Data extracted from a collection

** begin **

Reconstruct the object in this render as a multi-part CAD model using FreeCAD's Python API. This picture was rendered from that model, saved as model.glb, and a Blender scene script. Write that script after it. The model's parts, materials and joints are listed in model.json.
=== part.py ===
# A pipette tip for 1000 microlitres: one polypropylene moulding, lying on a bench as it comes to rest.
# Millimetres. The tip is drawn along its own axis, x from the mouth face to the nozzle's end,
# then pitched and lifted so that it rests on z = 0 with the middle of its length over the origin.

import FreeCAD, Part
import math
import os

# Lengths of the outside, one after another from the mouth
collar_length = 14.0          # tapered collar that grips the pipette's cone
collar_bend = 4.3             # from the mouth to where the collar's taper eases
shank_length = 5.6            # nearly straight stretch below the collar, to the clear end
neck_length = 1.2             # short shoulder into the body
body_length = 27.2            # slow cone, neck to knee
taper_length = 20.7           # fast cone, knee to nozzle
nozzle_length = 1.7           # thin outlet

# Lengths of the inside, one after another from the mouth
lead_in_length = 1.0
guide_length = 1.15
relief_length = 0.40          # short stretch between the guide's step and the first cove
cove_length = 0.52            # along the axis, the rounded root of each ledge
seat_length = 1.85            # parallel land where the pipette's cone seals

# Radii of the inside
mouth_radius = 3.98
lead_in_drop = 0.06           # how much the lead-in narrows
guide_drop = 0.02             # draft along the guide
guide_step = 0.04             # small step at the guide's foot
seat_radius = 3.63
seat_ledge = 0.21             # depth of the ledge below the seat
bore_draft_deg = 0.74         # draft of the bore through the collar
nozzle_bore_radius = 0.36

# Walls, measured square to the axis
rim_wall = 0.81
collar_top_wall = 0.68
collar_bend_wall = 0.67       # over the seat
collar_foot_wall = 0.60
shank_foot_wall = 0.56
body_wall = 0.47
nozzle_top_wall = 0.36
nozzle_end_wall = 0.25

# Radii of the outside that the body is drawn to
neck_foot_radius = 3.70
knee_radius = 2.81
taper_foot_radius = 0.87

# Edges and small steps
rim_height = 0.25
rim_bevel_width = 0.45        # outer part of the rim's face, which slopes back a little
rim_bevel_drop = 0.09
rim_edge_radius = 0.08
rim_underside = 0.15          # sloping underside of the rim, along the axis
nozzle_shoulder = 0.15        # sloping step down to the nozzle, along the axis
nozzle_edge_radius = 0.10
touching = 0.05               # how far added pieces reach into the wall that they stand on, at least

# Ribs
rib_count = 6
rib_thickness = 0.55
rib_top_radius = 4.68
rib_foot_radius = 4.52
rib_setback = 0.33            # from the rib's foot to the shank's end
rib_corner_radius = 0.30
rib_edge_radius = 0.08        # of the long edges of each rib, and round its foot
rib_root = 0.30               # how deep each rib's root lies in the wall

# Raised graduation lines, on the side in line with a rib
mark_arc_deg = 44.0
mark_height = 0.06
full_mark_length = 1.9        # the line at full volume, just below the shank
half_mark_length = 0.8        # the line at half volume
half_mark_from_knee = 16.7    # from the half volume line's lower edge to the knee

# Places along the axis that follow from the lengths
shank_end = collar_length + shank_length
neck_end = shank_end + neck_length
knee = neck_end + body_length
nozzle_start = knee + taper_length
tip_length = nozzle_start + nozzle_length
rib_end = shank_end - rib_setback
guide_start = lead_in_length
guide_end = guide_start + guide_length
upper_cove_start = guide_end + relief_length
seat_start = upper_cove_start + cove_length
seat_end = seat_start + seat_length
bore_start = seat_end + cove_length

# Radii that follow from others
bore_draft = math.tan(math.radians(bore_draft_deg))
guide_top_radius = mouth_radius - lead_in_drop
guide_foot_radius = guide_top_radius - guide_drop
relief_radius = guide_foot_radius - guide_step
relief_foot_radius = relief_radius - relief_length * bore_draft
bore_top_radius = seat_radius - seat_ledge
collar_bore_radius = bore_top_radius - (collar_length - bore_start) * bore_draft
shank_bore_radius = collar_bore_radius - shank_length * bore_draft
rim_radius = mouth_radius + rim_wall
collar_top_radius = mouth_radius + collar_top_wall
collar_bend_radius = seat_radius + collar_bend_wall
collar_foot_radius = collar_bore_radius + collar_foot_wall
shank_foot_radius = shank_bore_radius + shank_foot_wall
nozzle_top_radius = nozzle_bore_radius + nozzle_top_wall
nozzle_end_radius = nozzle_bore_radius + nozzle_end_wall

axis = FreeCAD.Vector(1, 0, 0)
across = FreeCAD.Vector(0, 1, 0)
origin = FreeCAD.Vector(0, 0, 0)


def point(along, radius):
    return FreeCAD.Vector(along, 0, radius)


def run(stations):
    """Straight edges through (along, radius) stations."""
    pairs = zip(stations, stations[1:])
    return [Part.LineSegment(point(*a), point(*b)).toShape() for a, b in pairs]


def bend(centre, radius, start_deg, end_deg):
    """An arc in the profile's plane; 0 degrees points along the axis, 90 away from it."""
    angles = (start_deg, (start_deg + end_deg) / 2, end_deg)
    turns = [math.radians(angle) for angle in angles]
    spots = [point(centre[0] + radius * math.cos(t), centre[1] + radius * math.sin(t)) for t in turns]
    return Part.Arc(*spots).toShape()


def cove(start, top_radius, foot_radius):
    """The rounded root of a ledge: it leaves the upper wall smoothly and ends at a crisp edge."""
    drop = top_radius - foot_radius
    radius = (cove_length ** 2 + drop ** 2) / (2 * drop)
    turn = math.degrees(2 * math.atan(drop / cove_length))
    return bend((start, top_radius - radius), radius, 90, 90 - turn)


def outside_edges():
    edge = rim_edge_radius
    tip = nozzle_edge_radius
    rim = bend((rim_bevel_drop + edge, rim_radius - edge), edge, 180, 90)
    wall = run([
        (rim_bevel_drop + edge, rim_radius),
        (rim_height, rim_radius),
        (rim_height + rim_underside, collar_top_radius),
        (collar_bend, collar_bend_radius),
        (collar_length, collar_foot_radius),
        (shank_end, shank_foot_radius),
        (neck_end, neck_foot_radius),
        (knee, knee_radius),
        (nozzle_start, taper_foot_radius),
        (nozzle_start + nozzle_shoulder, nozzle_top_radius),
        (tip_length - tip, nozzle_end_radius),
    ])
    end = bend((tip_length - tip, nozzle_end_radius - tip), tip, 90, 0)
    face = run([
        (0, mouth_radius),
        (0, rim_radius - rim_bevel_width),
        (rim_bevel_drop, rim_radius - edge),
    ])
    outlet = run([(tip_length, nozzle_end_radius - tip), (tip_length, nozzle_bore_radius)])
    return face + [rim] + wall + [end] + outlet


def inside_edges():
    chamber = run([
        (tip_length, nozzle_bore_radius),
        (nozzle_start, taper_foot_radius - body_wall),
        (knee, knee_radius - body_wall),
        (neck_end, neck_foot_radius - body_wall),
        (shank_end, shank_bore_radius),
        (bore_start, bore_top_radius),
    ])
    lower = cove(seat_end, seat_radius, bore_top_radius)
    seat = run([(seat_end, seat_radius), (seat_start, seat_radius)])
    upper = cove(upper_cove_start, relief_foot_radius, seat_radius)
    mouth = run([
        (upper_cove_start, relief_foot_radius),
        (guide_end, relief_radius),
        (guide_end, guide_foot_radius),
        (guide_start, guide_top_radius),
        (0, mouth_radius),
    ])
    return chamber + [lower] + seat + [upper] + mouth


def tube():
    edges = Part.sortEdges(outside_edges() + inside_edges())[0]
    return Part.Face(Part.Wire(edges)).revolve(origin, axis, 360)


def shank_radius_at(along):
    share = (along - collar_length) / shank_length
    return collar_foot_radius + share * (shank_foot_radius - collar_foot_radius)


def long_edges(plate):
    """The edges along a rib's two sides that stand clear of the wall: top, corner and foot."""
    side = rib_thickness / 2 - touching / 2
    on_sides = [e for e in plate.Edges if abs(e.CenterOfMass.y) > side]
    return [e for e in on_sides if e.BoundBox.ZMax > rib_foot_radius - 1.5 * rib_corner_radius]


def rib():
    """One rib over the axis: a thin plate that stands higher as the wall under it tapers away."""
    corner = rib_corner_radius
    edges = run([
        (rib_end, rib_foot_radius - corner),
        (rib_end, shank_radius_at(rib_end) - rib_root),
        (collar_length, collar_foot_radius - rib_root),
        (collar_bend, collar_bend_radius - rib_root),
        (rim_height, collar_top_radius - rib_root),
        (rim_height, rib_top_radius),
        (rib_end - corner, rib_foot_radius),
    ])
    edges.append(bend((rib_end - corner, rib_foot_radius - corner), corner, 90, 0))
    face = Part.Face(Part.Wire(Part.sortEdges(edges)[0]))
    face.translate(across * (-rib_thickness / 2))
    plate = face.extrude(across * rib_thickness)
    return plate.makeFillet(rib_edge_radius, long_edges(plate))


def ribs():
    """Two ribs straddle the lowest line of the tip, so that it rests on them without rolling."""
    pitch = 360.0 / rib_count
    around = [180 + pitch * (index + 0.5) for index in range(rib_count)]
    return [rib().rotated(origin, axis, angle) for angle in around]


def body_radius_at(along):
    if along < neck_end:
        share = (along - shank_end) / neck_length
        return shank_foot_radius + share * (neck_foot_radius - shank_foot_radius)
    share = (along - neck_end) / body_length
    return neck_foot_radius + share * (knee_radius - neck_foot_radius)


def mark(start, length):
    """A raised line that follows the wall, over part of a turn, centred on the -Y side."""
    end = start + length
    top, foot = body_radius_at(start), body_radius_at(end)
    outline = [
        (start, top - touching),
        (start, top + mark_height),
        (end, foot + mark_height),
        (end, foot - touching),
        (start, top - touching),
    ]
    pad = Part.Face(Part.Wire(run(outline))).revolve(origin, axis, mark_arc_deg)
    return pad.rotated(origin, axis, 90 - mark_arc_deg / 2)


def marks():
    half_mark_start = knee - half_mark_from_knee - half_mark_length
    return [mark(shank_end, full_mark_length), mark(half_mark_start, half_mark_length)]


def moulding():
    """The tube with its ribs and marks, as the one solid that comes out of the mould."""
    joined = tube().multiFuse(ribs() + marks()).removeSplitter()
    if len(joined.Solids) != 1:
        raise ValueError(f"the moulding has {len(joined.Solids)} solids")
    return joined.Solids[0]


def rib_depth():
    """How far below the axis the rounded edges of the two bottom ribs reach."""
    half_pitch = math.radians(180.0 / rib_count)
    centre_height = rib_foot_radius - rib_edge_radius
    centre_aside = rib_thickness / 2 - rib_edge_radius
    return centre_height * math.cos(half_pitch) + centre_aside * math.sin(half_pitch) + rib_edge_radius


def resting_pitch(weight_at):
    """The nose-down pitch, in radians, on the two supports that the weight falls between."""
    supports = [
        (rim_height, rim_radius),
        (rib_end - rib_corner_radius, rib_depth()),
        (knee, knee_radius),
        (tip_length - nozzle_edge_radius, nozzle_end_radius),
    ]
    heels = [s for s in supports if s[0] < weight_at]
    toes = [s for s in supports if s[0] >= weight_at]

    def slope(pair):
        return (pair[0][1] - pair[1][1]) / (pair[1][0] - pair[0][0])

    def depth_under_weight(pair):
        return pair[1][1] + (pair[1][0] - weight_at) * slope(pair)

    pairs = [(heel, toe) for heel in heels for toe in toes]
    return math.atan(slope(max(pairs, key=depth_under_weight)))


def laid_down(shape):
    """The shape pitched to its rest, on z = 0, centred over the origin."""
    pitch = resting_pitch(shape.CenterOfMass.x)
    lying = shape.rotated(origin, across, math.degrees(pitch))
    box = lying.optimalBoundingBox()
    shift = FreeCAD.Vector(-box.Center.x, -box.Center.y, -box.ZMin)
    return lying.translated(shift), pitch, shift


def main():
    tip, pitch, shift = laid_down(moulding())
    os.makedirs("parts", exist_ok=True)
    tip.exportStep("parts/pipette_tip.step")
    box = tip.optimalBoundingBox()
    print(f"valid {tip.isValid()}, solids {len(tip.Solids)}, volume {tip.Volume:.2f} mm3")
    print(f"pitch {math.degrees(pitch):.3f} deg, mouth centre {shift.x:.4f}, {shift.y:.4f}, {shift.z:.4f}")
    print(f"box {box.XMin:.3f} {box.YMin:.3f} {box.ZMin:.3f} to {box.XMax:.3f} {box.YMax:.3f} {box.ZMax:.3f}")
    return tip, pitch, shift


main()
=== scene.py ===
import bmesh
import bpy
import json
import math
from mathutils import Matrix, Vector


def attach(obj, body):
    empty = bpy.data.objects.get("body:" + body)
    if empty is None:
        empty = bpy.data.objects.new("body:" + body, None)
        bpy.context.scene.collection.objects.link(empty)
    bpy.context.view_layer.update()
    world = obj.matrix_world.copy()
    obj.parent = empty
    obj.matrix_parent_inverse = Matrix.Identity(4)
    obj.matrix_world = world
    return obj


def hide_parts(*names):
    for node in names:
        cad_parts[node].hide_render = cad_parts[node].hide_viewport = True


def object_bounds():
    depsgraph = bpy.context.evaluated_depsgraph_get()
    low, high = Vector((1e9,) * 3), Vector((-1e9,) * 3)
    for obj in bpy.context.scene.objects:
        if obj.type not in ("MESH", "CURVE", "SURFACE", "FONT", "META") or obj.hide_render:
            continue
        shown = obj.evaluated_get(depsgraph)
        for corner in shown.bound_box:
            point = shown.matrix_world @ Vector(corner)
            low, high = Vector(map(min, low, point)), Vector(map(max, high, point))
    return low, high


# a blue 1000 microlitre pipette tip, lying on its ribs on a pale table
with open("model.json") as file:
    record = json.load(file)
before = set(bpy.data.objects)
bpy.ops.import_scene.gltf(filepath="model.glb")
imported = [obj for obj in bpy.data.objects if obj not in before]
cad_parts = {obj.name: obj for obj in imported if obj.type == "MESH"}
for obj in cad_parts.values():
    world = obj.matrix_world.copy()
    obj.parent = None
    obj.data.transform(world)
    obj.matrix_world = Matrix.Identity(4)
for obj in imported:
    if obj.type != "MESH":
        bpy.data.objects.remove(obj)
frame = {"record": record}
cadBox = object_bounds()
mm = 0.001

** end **
** begin **

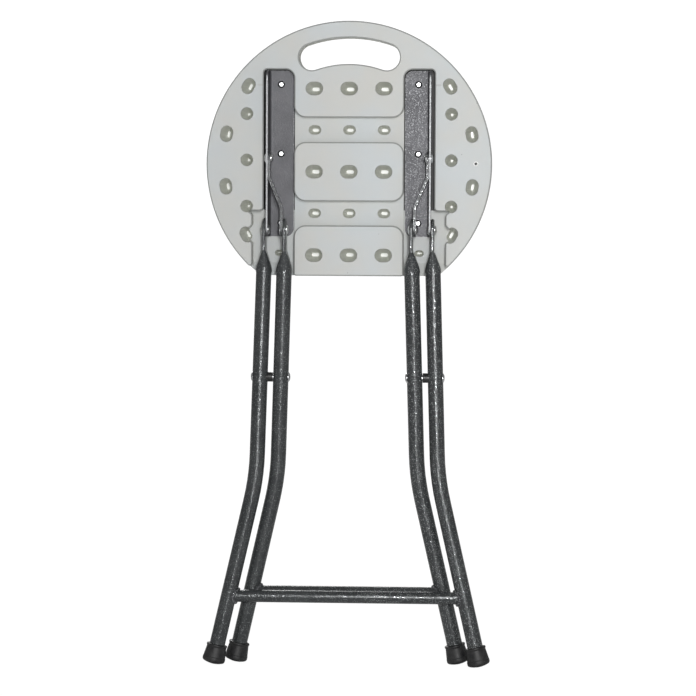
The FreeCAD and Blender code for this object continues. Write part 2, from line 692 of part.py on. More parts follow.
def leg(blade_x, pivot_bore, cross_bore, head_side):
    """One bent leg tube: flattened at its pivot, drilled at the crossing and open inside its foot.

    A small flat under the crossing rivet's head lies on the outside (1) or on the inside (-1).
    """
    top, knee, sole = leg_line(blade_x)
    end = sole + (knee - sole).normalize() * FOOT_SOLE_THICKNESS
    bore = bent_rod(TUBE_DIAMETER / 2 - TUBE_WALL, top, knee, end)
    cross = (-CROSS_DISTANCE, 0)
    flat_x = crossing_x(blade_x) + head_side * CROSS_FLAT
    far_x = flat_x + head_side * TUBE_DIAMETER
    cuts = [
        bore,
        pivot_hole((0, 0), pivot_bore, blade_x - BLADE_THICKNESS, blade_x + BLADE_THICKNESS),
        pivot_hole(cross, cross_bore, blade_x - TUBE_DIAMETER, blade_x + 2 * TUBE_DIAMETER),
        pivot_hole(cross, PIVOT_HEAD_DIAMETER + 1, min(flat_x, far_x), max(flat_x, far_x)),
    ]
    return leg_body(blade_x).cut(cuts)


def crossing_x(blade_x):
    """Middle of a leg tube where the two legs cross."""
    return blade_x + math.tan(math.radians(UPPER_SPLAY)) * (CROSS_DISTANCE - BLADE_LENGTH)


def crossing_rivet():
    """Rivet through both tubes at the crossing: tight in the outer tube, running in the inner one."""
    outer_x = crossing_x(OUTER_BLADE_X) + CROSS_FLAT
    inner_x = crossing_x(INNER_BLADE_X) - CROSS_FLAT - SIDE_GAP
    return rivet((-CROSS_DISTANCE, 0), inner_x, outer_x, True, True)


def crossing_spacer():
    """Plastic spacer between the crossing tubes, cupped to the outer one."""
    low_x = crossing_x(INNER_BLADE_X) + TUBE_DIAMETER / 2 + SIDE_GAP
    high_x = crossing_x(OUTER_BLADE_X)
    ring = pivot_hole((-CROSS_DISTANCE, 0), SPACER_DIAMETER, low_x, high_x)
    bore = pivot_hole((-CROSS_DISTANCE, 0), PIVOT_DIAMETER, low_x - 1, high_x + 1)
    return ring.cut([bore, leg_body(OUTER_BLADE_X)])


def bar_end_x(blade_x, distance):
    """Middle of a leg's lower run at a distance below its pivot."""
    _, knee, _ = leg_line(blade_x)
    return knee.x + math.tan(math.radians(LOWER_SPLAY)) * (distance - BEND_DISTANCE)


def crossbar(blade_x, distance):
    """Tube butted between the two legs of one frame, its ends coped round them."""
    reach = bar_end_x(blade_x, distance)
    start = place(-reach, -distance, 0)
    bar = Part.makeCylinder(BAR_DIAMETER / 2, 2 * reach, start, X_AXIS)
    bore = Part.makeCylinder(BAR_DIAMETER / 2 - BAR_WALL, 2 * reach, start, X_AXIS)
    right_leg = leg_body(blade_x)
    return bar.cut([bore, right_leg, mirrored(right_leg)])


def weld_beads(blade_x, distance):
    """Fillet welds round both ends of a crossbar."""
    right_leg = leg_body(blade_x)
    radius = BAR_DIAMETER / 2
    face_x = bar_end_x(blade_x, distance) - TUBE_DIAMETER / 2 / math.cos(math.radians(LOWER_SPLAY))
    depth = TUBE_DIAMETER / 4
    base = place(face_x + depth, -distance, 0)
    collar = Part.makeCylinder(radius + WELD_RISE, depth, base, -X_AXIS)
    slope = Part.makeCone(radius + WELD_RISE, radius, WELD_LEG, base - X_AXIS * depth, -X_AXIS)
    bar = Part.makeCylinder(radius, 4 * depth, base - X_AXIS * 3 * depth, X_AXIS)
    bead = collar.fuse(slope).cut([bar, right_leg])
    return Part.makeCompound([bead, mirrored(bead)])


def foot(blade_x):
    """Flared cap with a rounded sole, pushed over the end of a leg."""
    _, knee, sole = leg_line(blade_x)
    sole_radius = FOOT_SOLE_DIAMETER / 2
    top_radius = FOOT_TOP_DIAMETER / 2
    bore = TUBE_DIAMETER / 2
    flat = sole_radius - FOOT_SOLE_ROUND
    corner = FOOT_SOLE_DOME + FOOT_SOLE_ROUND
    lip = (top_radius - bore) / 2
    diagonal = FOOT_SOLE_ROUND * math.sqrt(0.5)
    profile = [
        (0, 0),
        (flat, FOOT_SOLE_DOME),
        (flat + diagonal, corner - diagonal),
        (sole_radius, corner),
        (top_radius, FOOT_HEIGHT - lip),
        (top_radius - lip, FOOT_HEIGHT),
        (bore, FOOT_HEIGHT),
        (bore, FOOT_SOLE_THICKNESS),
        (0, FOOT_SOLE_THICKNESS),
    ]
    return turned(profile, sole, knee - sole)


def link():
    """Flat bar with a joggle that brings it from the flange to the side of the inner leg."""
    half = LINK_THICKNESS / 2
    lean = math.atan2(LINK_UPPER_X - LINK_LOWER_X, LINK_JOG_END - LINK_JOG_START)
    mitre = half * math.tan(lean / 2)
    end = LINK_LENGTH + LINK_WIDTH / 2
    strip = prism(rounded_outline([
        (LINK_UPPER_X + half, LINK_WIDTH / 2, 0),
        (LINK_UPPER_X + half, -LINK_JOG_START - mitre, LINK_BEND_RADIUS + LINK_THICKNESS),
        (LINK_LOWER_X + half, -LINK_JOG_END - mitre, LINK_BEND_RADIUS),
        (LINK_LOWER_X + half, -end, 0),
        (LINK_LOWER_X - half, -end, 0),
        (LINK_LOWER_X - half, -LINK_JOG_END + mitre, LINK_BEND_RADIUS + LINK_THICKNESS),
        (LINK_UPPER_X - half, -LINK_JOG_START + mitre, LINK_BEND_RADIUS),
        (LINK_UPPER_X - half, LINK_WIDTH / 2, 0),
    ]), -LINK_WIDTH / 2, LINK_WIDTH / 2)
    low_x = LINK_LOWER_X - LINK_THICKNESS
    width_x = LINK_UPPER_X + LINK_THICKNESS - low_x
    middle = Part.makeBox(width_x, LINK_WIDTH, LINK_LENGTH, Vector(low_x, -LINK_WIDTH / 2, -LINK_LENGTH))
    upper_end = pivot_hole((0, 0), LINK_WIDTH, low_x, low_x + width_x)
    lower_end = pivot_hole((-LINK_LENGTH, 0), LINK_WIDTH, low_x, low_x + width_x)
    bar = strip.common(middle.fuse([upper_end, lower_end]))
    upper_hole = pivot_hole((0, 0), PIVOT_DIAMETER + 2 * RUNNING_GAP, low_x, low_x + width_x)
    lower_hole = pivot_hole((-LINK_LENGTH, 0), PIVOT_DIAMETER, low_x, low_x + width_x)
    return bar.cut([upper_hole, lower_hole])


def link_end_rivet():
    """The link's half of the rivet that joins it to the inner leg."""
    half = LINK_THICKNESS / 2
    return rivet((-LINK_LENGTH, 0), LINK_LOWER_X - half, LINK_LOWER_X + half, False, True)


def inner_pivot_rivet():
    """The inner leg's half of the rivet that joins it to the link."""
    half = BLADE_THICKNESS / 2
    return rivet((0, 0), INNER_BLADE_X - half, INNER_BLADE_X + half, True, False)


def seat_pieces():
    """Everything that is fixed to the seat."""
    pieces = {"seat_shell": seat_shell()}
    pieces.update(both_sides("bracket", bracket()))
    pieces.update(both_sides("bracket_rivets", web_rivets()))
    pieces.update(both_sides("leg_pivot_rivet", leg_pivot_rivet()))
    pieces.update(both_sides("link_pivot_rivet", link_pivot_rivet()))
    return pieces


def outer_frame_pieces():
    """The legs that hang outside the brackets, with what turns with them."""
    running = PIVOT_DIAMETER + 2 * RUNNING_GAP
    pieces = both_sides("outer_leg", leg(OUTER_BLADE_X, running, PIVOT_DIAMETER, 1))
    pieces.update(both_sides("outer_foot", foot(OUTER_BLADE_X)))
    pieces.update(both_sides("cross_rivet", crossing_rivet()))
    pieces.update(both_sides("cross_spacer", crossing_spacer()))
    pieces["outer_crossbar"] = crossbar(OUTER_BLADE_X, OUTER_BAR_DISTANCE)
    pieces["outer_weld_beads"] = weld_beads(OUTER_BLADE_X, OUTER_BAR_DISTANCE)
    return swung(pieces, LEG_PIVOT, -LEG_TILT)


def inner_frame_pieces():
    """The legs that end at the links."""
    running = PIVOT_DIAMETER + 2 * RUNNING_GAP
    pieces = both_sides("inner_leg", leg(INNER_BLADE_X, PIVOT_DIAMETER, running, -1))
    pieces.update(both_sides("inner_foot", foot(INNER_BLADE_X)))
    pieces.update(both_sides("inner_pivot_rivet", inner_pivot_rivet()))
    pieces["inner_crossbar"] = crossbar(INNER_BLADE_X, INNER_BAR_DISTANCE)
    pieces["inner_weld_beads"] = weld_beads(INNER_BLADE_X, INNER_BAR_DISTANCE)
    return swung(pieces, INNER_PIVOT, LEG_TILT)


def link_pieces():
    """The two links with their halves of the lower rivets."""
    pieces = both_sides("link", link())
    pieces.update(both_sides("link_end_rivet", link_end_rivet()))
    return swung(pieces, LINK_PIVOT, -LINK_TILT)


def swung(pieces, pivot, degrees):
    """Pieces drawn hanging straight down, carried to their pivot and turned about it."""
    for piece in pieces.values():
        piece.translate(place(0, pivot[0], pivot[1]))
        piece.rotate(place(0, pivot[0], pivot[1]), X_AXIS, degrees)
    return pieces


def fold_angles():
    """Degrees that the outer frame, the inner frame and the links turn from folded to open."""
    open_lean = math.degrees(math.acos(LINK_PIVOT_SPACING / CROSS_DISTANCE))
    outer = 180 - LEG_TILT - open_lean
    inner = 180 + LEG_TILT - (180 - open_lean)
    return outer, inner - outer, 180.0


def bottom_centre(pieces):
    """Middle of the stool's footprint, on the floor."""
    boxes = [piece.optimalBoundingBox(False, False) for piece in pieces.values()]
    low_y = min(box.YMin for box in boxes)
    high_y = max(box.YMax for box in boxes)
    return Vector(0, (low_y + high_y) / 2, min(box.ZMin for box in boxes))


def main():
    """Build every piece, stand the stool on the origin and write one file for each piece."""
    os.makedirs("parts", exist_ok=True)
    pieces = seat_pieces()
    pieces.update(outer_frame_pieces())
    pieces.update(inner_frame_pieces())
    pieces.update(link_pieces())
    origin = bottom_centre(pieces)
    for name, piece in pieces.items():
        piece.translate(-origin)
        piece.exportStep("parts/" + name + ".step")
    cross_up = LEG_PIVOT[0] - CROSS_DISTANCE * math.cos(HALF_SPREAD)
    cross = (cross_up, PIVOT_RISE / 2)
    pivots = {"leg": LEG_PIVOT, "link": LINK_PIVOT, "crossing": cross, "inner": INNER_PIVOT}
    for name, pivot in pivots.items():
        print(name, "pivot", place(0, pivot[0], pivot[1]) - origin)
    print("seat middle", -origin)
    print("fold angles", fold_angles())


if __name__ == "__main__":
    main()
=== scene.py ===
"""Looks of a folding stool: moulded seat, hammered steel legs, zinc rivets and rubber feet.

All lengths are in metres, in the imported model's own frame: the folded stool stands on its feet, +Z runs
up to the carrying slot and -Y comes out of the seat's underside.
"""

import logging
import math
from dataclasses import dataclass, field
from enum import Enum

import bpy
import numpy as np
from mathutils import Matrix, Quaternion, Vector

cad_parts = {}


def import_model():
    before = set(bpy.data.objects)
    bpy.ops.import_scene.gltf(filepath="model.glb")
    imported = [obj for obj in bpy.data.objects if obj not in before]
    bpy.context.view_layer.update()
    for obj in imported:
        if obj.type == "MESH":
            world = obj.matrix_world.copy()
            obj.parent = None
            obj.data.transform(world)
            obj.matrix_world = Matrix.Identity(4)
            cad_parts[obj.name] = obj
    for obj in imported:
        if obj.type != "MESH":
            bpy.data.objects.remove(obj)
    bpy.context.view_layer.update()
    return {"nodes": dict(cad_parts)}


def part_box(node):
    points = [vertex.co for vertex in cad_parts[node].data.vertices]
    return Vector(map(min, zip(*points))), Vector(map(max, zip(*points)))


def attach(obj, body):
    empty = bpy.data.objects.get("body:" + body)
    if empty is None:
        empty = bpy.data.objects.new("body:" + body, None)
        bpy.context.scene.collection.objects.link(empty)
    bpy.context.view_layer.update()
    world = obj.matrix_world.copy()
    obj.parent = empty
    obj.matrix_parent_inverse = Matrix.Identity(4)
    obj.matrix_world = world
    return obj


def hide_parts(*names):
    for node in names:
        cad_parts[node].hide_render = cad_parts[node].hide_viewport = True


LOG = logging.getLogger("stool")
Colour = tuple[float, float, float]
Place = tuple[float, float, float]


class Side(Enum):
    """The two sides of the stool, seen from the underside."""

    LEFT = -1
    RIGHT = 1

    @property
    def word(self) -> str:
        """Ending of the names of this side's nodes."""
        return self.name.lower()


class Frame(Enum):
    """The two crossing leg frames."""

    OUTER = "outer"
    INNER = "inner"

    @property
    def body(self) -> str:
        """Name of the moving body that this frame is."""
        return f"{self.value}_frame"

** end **

TASK GOAL
From the line with "shift = FreeCAD.Vector(-box.Center.x, -box.Center.y, -box.ZMin)" through the line with "point = shown.matrix_world", repeat every line exactly, both ends included, and nothing outside that range.

IN RESPONSE
    shift = FreeCAD.Vector(-box.Center.x, -box.Center.y, -box.ZMin)
    return lying.translated(shift), pitch, shift


def main():
    tip, pitch, shift = laid_down(moulding())
    os.makedirs("parts", exist_ok=True)
    tip.exportStep("parts/pipette_tip.step")
    box = tip.optimalBoundingBox()
    print(f"valid {tip.isValid()}, solids {len(tip.Solids)}, volume {tip.Volume:.2f} mm3")
    print(f"pitch {math.degrees(pitch):.3f} deg, mouth centre {shift.x:.4f}, {shift.y:.4f}, {shift.z:.4f}")
    print(f"box {box.XMin:.3f} {box.YMin:.3f} {box.ZMin:.3f} to {box.XMax:.3f} {box.YMax:.3f} {box.ZMax:.3f}")
    return tip, pitch, shift


main()
=== scene.py ===
import bmesh
import bpy
import json
import math
from mathutils import Matrix, Vector


def attach(obj, body):
    empty = bpy.data.objects.get("body:" + body)
    if empty is None:
        empty = bpy.data.objects.new("body:" + body, None)
        bpy.context.scene.collection.objects.link(empty)
    bpy.context.view_layer.update()
    world = obj.matrix_world.copy()
    obj.parent = empty
    obj.matrix_parent_inverse = Matrix.Identity(4)
    obj.matrix_world = world
    return obj


def hide_parts(*names):
    for node in names:
        cad_parts[node].hide_render = cad_parts[node].hide_viewport = True


def object_bounds():
    depsgraph = bpy.context.evaluated_depsgraph_get()
    low, high = Vector((1e9,) * 3), Vector((-1e9,) * 3)
    for obj in bpy.context.scene.objects:
        if obj.type not in ("MESH", "CURVE", "SURFACE", "FONT", "META") or obj.hide_render:
            continue
        shown = obj.evaluated_get(depsgraph)
        for corner in shown.bound_box:
            point = shown.matrix_world @ Vector(corner)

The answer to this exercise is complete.